The widespread development of club assistant referees could be the rainfall needed to wipe out Football Wagga’s referee drought.
That’s the view of Football Wagga referees coordinator Jason McKenzie, who is eager to see clubs get behind the national referee training scheme in a bid to ease the pressure on overworked officials.
The Football Federation Australia course provides a pathway for non-qualified referees to assist with linesman duties at certain grades and would, in McKenzie’s view, be a catalyst for clubs to take on some of the burden currently shouldered by Football Wagga’s undermanned referee team.
“We’ve been trying to get a similar program off the ground for the last couple of seasons and it’s more important than ever now with the referee shortage,” McKenzie said.
“I think that, with the support of the clubs, it could be really important and I also think it’s becoming apparent to the clubs that we need to do something.”
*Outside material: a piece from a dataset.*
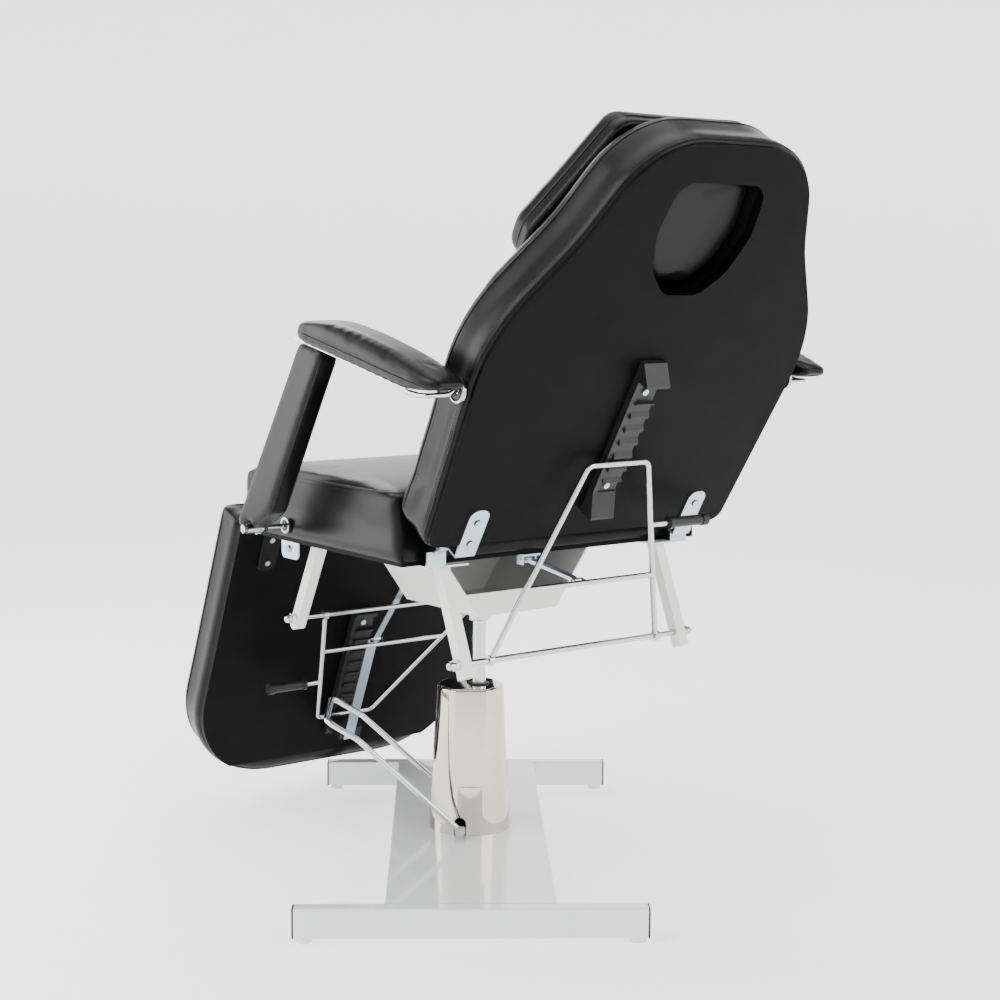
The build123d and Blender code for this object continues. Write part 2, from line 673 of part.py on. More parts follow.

McKenzie estimated that out of the 58 registered referees active in the region, only six were qualified to referee in the middle of Pascoe Cup fixtures.
Other, often younger, referees were consequently taking on a mountain of work with junior and assistant roles.
“Some referees, particularly at junior level, are doing anywhere between six and eight games a day and that’s too much.”
“You’ll get referees running lines for two junior games before jumping in the middle for an over 35s fixture and then assisting for another two games later in the day.
“It’s too much … and the introduction of club assistant referees would eliminate that workload and allow referees to concentrate on games without the added pressure of fatigue.”
While an inter-club discussion is yet to be had on the matter, at least one club has backed the initiative.
Lake Albert president Andrew Manton is a strong supporter of fielding club assistant referees and is hopeful others will get on board.
“I think referee numbers are one of those things we can help out with and running those line assistant courses for club members is a good idea,” Manton said.
“It’s not like they would be doing first grade games or anything but it would make it easier for more experienced refs to be out in the centre.
“I know that Jason (McKenzie) is a fan of the idea.”
Referee numbers was just one of many topics debated during an informal meeting of Wagga clubs on Tuesday evening that also discussed playing ground availability and dual registration.
No verdict on dual registration was reached.